Rachelle Reichert is a visual artist living and working in the San Francisco Bay Area. For Reichert, curation is a part artistic research. This exhibition grew out of her research of Chinese graphite mines, the source of graphite used in her artworks. Her drawings depict abstract shapes from up-to-date satellite images of the mines. Working the graphite to reveal its material capacities through the visual language of abstraction, she explores the cost of green technologies and industries.

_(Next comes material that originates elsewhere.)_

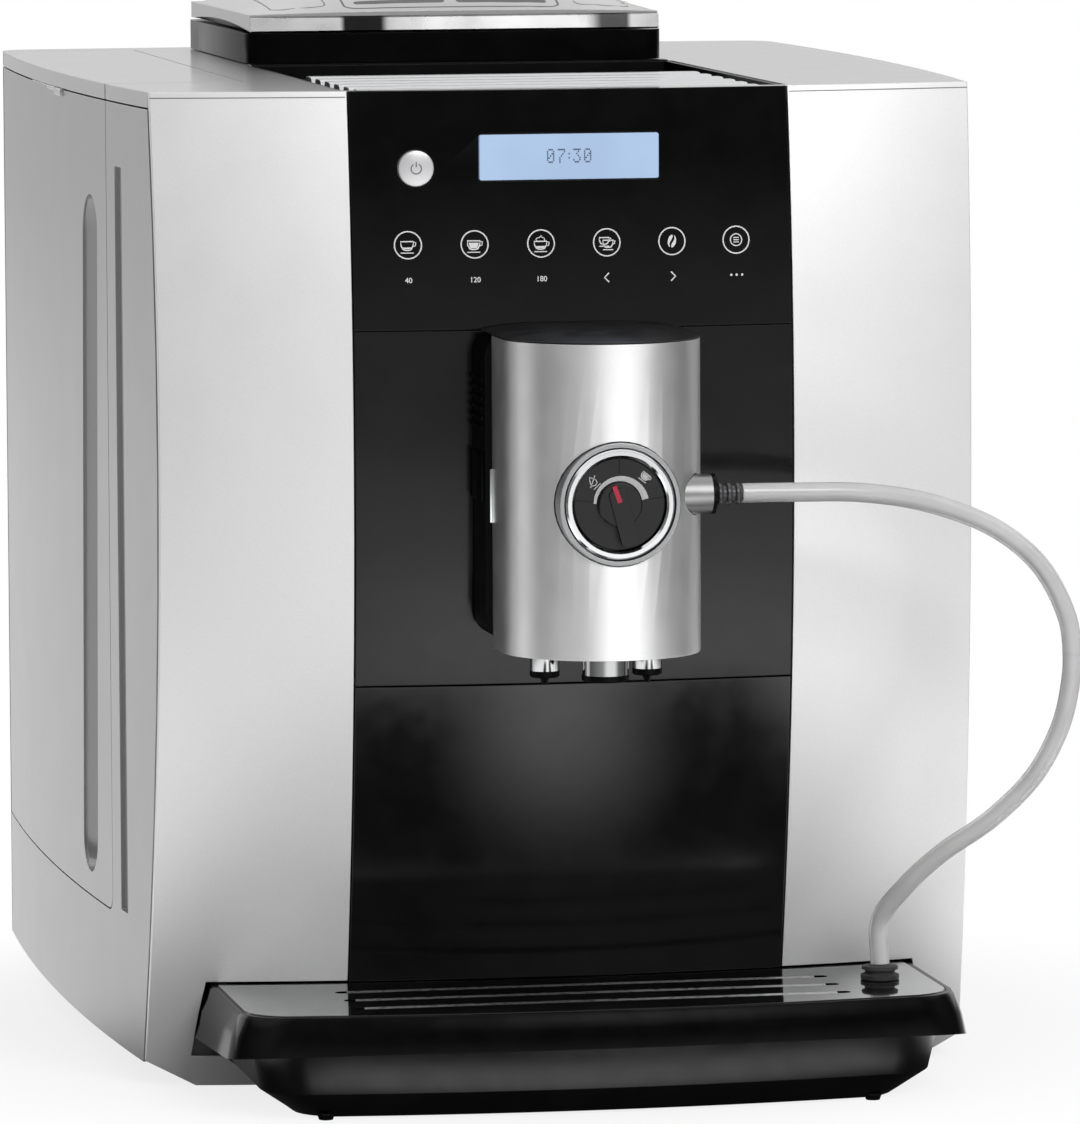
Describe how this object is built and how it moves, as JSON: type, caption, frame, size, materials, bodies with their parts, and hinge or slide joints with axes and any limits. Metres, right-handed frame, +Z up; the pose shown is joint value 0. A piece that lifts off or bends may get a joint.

Annie Malcolm is a sociocultural anthropologist whose work explores how Chinese artists respond to environmental and urban change. Currently writing an ethnographic monograph about art villages in outer Beijing and Shenzhen, she has worked in China over the last five years in research, installation, and translation capacities. She is connected to the Chinese contemporary art world through her fieldwork and to American art worlds through her academic work.
PANEL DISCUSSION
Global China: A Cross-Cultural Conversation on The Work of Art in the Age of the Anthropocene A panel at Minnesota Street Project, in conjunction with the exhibition Trace Evidence September 11th, 2018, 6pm
In affiliation with the Global Climate Action Summit
In partnership with SFMOMA's Public Dialogue
Trace Evidence's public program will be a panel that takes place during the Global Action Summit in San Francisco. The panel will be affiliated with the summit, bringing together a unique mix of art world and climate change voices to have a conversation about the work of visual representation in understanding and taking action on climate change. The exhibition brings together artists from the U.S. and China to create a platform for a new kind of cross-cultural exchange on ways of seeing the slow violence of global climate change, asking what do art and cross-cultural interaction offer in terms of re-orienting our sense of what's happening, what's possible, and what's needed? Panel participants will include artists and scholars from diverse geographic and disciplinary backgrounds, and will be moderated by Nancy Lim, assistant curator of painting at SFMOMA.